-------- DATA EXTRACT --------
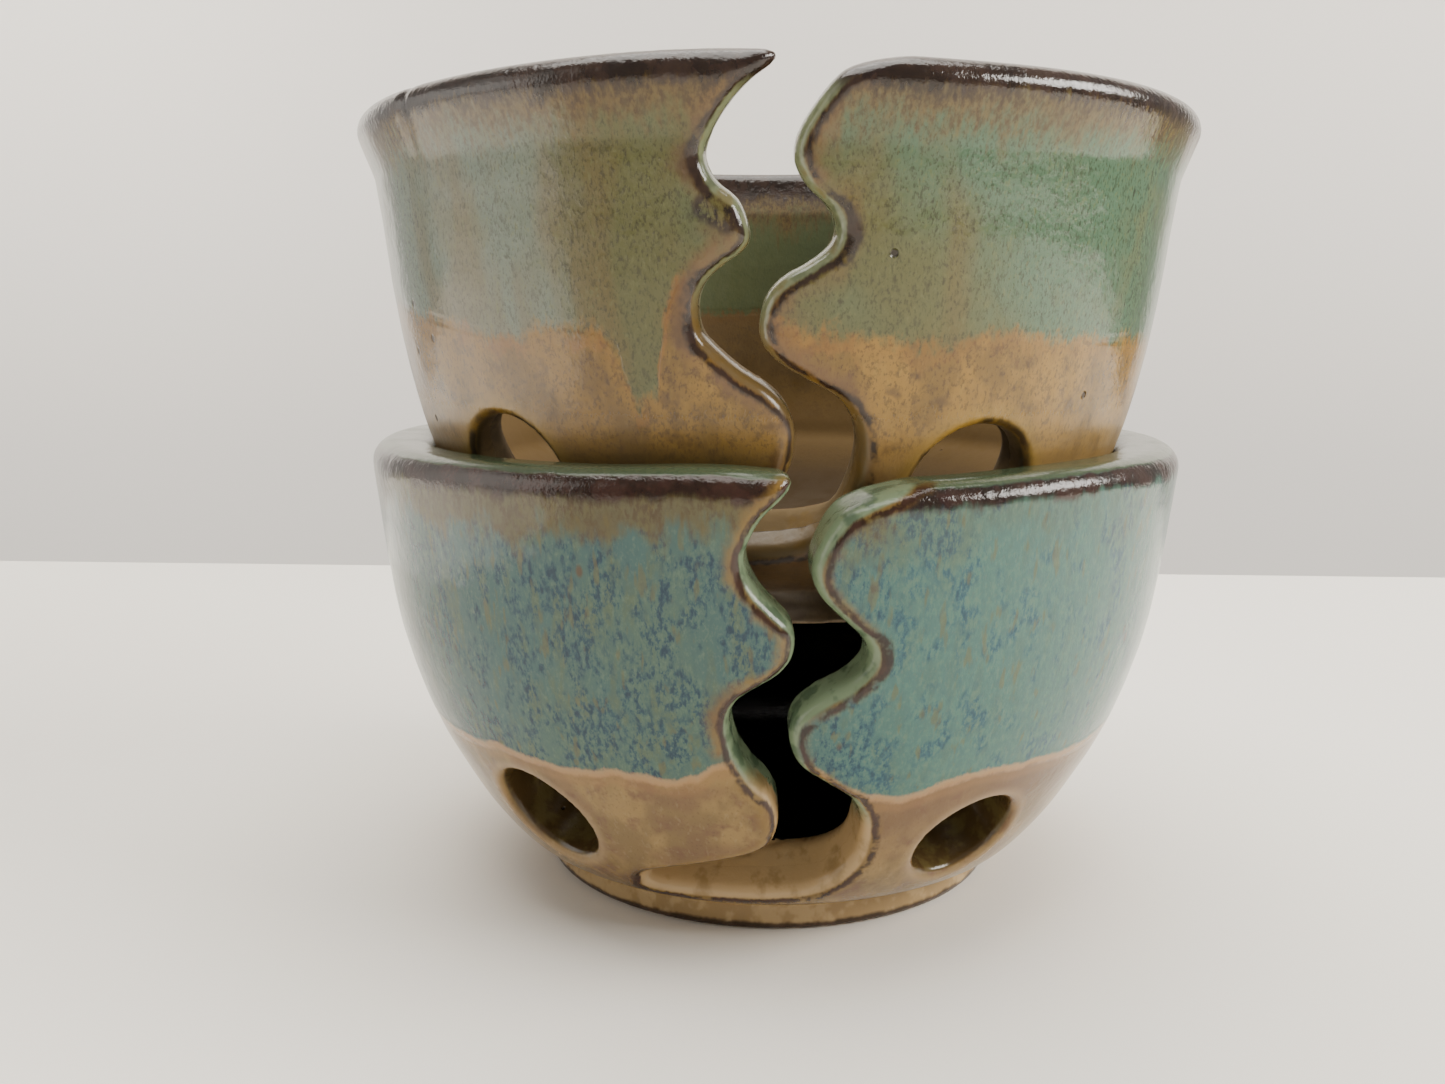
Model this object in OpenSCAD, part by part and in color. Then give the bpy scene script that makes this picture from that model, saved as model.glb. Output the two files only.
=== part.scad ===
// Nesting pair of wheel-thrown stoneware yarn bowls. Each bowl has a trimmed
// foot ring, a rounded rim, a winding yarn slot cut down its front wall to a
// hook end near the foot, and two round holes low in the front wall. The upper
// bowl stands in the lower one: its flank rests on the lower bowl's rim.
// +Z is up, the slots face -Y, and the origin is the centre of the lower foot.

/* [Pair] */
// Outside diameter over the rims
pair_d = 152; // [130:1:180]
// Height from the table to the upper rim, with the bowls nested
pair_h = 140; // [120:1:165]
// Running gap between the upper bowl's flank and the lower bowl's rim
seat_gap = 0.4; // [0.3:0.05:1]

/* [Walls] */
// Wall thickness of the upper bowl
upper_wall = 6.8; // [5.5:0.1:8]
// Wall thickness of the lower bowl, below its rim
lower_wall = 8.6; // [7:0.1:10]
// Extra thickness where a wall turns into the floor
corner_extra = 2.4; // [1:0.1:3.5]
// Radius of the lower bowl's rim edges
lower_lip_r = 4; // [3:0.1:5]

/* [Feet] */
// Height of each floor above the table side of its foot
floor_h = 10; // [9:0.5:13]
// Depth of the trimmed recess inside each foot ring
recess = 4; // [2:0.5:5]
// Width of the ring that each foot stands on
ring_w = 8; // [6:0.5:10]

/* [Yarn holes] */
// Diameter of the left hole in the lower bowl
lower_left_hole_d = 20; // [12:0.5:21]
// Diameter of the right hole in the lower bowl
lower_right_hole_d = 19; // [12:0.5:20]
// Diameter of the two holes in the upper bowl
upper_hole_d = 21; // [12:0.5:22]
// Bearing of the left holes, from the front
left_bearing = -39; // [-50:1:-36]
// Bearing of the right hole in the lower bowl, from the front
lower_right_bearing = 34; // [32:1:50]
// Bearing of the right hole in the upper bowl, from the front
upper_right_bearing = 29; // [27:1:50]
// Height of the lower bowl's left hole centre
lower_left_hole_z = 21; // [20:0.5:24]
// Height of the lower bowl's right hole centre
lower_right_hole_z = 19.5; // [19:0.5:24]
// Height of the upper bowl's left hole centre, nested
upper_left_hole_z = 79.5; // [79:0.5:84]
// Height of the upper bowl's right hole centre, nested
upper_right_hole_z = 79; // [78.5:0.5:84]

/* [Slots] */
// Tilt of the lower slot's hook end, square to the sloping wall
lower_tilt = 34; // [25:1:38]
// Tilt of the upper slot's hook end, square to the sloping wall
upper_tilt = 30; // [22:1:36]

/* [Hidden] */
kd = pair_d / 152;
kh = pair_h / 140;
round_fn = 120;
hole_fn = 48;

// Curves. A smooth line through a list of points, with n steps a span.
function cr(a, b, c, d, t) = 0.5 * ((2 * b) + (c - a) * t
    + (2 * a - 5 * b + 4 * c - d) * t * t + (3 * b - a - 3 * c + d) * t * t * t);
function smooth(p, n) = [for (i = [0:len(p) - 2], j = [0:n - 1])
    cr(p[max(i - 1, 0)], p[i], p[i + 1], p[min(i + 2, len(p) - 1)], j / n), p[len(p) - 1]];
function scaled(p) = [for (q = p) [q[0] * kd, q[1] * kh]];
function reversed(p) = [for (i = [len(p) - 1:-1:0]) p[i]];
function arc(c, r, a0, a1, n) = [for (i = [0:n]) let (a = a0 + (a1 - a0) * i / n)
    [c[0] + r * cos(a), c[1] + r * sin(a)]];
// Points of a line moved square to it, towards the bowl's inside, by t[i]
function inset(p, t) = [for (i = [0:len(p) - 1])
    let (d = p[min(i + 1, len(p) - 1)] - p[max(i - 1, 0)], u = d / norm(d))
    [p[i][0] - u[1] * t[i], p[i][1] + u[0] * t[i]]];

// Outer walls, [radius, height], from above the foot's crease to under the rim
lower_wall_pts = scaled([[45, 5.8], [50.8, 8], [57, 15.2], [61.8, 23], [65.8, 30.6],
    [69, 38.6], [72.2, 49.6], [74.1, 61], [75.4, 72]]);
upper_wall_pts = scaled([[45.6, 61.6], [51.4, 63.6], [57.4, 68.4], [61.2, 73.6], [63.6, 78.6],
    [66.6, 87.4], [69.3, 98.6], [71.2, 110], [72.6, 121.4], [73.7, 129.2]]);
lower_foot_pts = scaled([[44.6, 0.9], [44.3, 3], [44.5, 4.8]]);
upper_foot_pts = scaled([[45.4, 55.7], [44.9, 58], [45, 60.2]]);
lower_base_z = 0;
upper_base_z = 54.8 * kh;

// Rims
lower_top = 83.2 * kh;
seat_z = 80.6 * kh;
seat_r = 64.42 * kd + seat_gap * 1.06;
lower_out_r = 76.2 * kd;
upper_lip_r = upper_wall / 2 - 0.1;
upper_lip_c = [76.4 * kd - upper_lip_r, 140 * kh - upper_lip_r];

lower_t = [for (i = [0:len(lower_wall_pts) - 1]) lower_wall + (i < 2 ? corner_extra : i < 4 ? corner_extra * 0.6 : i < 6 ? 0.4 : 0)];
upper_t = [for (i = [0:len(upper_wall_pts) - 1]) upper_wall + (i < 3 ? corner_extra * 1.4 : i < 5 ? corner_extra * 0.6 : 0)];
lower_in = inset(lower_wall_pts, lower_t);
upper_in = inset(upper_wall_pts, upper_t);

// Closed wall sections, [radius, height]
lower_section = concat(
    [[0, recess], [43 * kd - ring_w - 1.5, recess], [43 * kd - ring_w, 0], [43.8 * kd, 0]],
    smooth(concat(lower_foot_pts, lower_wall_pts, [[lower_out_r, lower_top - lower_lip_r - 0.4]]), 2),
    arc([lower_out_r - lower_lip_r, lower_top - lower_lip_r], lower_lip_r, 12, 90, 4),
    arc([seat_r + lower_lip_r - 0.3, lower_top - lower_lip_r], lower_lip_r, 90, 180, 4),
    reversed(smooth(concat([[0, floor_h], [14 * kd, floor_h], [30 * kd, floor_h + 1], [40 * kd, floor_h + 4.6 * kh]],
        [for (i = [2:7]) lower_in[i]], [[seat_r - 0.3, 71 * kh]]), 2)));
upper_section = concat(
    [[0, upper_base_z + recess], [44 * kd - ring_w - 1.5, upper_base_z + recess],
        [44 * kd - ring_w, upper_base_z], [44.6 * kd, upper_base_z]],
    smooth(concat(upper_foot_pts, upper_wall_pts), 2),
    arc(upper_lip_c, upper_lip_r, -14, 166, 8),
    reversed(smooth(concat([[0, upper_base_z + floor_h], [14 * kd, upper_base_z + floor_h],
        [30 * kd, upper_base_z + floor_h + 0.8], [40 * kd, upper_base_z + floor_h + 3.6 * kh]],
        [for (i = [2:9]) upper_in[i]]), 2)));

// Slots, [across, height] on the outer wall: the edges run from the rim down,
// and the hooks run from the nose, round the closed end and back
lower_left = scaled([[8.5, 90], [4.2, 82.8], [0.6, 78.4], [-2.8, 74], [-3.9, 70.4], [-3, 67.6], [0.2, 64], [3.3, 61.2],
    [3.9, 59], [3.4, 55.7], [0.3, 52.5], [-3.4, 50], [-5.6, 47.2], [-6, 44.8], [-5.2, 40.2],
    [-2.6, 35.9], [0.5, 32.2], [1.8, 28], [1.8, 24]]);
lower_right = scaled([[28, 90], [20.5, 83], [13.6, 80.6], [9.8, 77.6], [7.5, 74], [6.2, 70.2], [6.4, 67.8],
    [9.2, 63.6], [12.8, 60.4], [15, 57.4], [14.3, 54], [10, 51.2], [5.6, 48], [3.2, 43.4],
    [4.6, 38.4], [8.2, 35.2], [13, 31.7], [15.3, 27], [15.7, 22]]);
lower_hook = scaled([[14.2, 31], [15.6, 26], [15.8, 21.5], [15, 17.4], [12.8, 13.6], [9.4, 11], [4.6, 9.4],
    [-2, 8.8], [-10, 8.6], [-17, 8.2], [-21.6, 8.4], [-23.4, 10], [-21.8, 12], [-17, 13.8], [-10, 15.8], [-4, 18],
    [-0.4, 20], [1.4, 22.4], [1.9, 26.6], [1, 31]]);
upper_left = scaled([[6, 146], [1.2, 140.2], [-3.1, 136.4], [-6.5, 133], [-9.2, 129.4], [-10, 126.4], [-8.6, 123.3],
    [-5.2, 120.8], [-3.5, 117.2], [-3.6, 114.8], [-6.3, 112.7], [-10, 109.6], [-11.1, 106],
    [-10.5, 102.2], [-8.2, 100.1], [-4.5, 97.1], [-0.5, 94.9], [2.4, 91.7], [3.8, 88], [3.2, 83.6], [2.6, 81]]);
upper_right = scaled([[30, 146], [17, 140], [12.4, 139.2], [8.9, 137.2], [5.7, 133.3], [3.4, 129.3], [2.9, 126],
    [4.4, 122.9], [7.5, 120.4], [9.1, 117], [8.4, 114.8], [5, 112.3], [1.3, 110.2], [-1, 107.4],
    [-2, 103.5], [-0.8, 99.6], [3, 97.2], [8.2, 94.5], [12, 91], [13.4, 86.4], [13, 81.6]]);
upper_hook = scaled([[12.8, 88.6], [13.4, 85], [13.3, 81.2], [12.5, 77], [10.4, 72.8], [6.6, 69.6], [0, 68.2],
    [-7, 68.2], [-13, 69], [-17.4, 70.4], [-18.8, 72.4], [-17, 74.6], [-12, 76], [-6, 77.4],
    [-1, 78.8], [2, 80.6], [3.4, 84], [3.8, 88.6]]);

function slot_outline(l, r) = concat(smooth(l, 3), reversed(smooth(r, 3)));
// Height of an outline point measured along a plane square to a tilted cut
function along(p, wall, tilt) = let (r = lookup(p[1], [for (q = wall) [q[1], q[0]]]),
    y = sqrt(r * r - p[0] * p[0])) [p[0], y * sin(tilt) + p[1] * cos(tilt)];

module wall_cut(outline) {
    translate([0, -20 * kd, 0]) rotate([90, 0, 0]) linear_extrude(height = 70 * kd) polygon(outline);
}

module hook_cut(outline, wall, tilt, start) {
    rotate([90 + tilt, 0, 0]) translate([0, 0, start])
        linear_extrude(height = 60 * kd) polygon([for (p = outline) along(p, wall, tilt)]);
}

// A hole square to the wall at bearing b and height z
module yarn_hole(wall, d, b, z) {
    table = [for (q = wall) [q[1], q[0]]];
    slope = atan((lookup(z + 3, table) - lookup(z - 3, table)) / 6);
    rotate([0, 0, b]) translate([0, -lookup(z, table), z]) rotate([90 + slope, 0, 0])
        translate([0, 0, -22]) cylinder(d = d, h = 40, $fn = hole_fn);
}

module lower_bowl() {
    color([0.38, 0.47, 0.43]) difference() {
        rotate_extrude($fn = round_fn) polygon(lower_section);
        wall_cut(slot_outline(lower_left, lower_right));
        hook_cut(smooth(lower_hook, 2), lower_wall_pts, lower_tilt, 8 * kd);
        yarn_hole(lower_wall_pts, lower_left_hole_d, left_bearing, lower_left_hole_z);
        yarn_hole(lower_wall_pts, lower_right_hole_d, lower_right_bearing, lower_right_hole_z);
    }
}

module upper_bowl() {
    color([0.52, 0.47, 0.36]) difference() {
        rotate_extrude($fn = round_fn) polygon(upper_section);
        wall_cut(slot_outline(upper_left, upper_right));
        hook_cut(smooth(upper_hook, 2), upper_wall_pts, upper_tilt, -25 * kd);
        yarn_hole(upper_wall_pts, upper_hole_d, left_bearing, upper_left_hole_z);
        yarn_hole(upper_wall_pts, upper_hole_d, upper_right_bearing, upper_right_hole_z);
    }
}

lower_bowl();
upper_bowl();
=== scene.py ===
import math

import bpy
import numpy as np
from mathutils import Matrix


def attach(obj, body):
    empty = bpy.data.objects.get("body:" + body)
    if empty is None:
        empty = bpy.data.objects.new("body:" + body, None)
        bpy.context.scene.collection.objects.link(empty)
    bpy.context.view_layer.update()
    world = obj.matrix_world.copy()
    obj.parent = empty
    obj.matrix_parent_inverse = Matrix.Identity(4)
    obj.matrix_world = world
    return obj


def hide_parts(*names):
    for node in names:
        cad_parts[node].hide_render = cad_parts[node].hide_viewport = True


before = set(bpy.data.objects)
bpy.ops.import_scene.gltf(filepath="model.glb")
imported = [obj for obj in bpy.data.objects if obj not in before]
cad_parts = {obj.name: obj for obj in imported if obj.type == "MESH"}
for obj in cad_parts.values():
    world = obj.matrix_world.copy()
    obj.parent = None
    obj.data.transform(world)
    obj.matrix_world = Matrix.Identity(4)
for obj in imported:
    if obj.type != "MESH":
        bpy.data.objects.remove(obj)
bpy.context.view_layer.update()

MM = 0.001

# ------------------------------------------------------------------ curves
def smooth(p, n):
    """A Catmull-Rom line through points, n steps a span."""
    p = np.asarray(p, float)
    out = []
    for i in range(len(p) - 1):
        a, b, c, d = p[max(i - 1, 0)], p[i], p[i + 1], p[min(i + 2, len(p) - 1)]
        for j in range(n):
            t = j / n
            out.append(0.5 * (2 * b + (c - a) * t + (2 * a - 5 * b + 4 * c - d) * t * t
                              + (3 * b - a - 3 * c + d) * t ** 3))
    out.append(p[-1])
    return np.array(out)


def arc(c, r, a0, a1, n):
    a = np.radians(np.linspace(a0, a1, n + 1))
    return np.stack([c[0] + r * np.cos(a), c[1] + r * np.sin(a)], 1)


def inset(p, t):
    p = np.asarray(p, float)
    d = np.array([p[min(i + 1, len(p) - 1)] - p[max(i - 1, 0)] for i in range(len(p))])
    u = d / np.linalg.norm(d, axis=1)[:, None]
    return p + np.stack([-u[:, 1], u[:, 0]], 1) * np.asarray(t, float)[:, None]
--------
#### EXERCISE TASK
Each line from the line with "wall_cut(slot_outline(upper_left, upper_right));" to the line with "bpy.context.scene.collection.objects.link(empty)" is to be echoed exactly; both boundary lines are included, and nothing else is to be output.

#### RIGHT ANSWER
        wall_cut(slot_outline(upper_left, upper_right));
        hook_cut(smooth(upper_hook, 2), upper_wall_pts, upper_tilt, -25 * kd);
        yarn_hole(upper_wall_pts, upper_hole_d, left_bearing, upper_left_hole_z);
        yarn_hole(upper_wall_pts, upper_hole_d, upper_right_bearing, upper_right_hole_z);
    }
}

lower_bowl();
upper_bowl();
=== scene.py ===
import math

import bpy
import numpy as np
from mathutils import Matrix


def attach(obj, body):
    empty = bpy.data.objects.get("body:" + body)
    if empty is None:
        empty = bpy.data.objects.new("body:" + body, None)
        bpy.context.scene.collection.objects.link(empty)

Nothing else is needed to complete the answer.